27 Agosto 2025
A dois meses das eleições legislativas na Argentina, o governo de Javier Milei se vê ameaçado por um novo escândalo, com seu círculo de auxiliares mais próximos implicados em um suposto esquema de corrupção.
A reportagem é publicada por DW, 26-08-2025.
O caso veio à tona na semana passada, quando jornais argentinos publicaram áudios vazados atribuídos ao então chefe da Agência Nacional para a Deficiência (Andis), Diego Spagnuolo, amigo e advogado pessoal de Milei.
Nos áudios, Spagnuolo aponta a irmã e braço direito do presidente, Karina Milei, como uma das principais beneficiárias de um esquema de cobrança de propinas em compras de medicamentos para pessoas com deficiência, e acusa o presidente Milei de saber sobre o esquema de corrupção.
"Estão fraudando a minha agência", afirma. "Estão roubando. Você pode fingir que não sabe, mas não joguem esse problema para mim, tenho todos os WhatsApp de Karina".
Segundo os áudios, cuja autenticidade ainda não foi confirmada pela Justiça, Karina – que é secretária-geral da Presidência argentina e, na prática, divide o cargo com o irmão e apita nas decisões da Casa Rosada – e o subsecretário de gestão institucional do governo, Eduardo "Lule" Menem, receberiam propina da indústria farmacêutica em troca de contratos superfaturados para o fornecimento de medicamentos à rede pública.
Esquema renderia até US$ 800 mil em propinas
A propina cobrada por Karina e Menem seria de 8% sobre os contratos com o governo, e o negócio renderia entre 500 mil e 800 mil dólares mensais, sendo que Karina ficaria com a maior parte do dinheiro – entre 3% e 4%.
Menem – que é primo do presidente da Câmara dos Deputados, Martín Menem – foi apontado como o principal operador do esquema, com apoio de empresários ligados à distribuidora Suizo Argentina, que intermedia a venda de medicamentos ao Estado.
Em outro áudio, Spagnuolo teria se queixado de que Karina e Milei não teriam agido para frear os desvios de dinheiro público. "Eles não consertaram nada", diz o áudio.
O caso foi noticiado pela imprensa argentina em 20 de agosto, e deflagrou uma crise inesperada no governo.

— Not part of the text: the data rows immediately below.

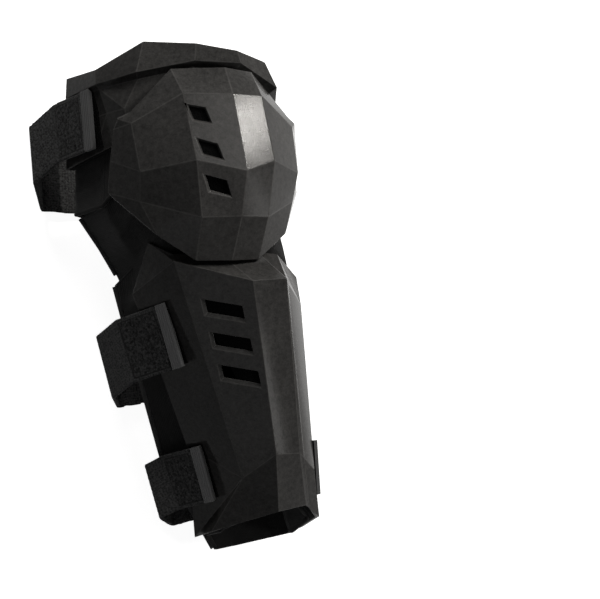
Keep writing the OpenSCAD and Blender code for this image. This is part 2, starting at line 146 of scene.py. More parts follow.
class Finish(Shader):
    """A material under construction."""

    def __init__(self, name):
        self.material = bpy.data.materials.new(name)
        self.material.use_nodes = True
        super().__init__(self.material.node_tree)
        self.surface = self.tree.nodes["Principled BSDF"]

    def set(self, **sockets):
        for key, value in sockets.items():
            self.feed(self.surface.inputs[key.replace("_", " ")], value)

    def mask(self, name):
        """A number that the piece's mesh holds under a name."""
        return self.node("ShaderNodeAttribute", {"attribute_name": name}, out="Fac")

    def cloth(self, axis):
        """Distance across (0) or along (1) a cloth piece, in metres."""
        place = self.node("ShaderNodeAttribute", {"attribute_name": "cloth"}, out="Vector")
        return self.node("ShaderNodeSeparateXYZ", None, {0: place}, axis)

    def noise(self, scale, detail=3.0, rough=0.55):
        place = self.node("ShaderNodeTexCoord", out="Object")
        return self.node("ShaderNodeTexNoise", None,
                         {"Vector": place, "Scale": scale, "Detail": detail, "Roughness": rough})

    def cells(self, scale):
        place = self.node("ShaderNodeTexCoord", out="Object")
        return self.node("ShaderNodeTexVoronoi", None, {"Vector": place, "Scale": scale},
                         "Distance")

    def ramp(self, factor, low, high):
        """From 0 at low to 1 at high."""
        return self.node("ShaderNodeMapRange", {"clamp": True},
                         {"Value": factor, "From Min": low, "From Max": high})

    def waves(self, axis, pitch):
        """Even waves from 0 to 1 across the cloth, at a pitch in metres."""
        return (self.cloth(axis) * (2 * math.pi / pitch)).sine() * 0.5 + 0.5

    def relief(self, height, distance, strength):
        """Fine surface relief, with its full height as a distance in metres."""
        self.set(Normal=self.node("ShaderNodeBump", None,
                                  {"Height": height, "Distance": distance, "Strength": strength}))


def grey(level, warm=0.0):
    """Near-neutral colour; warm above zero is a touch redder."""
    return (level * (1 + warm), level, level * (1 - warm), 1.0)


def moulded_plastic(level, wear_and_highlight):
    """Matt moulded plastic: fine grain, cloudy tone, edges painted paler as rubbed wear and as a
    painted highlight.
    """
    warm = 0.03
    f = Finish("moulded_plastic")
    cloud = f.ramp(f.noise(26.0, 4.0, 0.6), 0.32, 0.7)
    patch = f.ramp(f.noise(300.0, 4.0, 0.65), 0.3, 0.7)
    grain = f.ramp(f.noise(950.0, 3.0, 0.6), 0.3, 0.7)
    # Painted highlight along the rounded facet edges, mixed with rubbed wear: the edge mask makes
    # them paler
    rubbed_and_highlighted = f.mask("edge") * (f.ramp(f.noise(70.0, 5.0, 0.7), 0.25, 0.6) * 0.7 + 0.3)
    scuffs = f.ramp(f.noise(230.0, 6.0, 0.75), 0.62, 0.74)
    body = f.blend(cloud * 0.25 + patch * 0.45 + grain * 0.3,
                   grey(level * 0.4, warm), grey(level * 1.65, warm))
    worn_and_highlighted = (rubbed_and_highlighted + scuffs * 0.12) * wear_and_highlight
    f.set(Base_Color=f.blend(worn_and_highlighted, body, grey(level * 4.2, warm)),
          Roughness=patch * 0.04 + cloud * 0.03 + 0.105, Specular_IOR_Level=0.03)
    f.relief(grain * 0.5 + patch * 0.5, 0.0002, 0.1)
    return f.material


def knitted_fabric(level, name="knitted_fabric"):
    """Dense knit: fine wales along the piece with a soft nap."""
    f = Finish(name)
    wale = f.waves(0, 0.0016)
    course = f.waves(1, 0.0013)
    cloud = f.ramp(f.noise(45.0, 4.0, 0.6), 0.3, 0.7)
    nap = f.noise(1400.0, 3.0, 0.6)
    knit = wale * 0.5 + course * 0.25 + nap * 0.25
    f.set(Base_Color=f.blend(knit * 0.55 + cloud * 0.45, grey(level * 0.4), grey(level * 1.7)),
          Roughness=0.9, Specular_IOR_Level=0.08, Sheen_Weight=0.05, Sheen_Roughness=0.5)
    f.relief(knit * 0.85 + cloud * 0.15, 0.0004, 0.6)
    return f.material


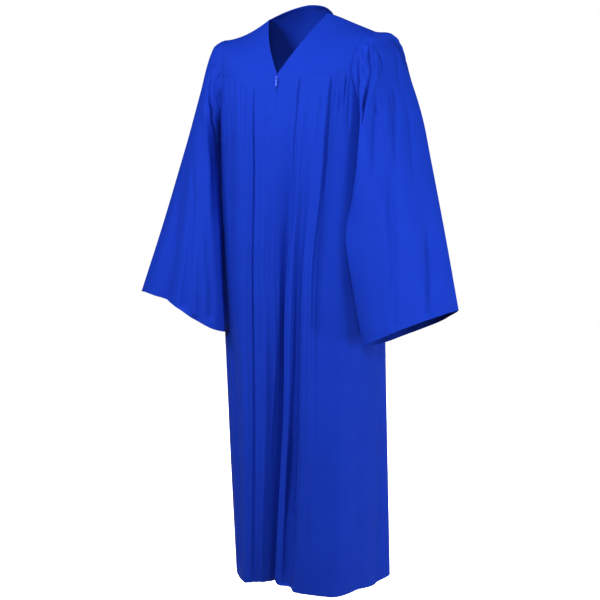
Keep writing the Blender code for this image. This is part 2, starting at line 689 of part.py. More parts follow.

Horas depois, o advogado Gregorio Dalbón, que representa a ex-presidente Cristina Kirchner (2007-2015) – rival de Milei – denunciou Spagnuolo à Justiça.
Já no dia seguinte, Milei demitiu o auxiliar e anunciou uma intervenção na Andis por parte do Ministério da Saúde. Outro nome afastado da agência foi o diretor Daniel Garbellini, apontado como elo da Andis com os empresários.
Na última sexta-feira (22/08), autoridades argentinas fizeram uma operação de busca e apreensão nas sedes da Andis e da Suizo Argentina.
Na ocasião, foram apreendidos 266 mil dólares em espécie com um dos representantes da Suizo Argentina, Emmanuel Kovalivker. O irmão dele, Jonathan, que era considerado foragido, se apresentou nesta segunda-feira às autoridades.
Também foram recolhidos quatro celulares, incluindo o de Spagnuolo. Os aparelhos são analisados por peritos para confirmar ou refutar as acusações de corrupção.
Milei silencia
O presidente Javier Milei ainda não se pronunciou sobre o caso, mas posou sorridente ao lado da irmã nesta segunda-feira (25/08), na primeira aparição pública após as denúncias, durante um evento com empresários.
Ele chegou a discursar na ocasião, sem comentar diretamente as acusações. Apenas falou em jornalistas "mentirosos e rasteiros" e acusou opositores no parlamento de querer "derrubar o país".
Karina também está em silêncio.
Já Eduardo Menem, que se pronunciou apenas nesta segunda-feira (25/08), questionou a autenticidade dos áudios e negou ter conhecimento ou envolvimento em irregularidades.
"Conheço o trabalho deste governo contra a corrupção e não duvido da integridade de nenhum dos funcionários mencionados", afirmou Menem, atribuindo as denúncias a adversários kirchneristas. A mensagem, postada no X, foi replicada por Karina e Milei.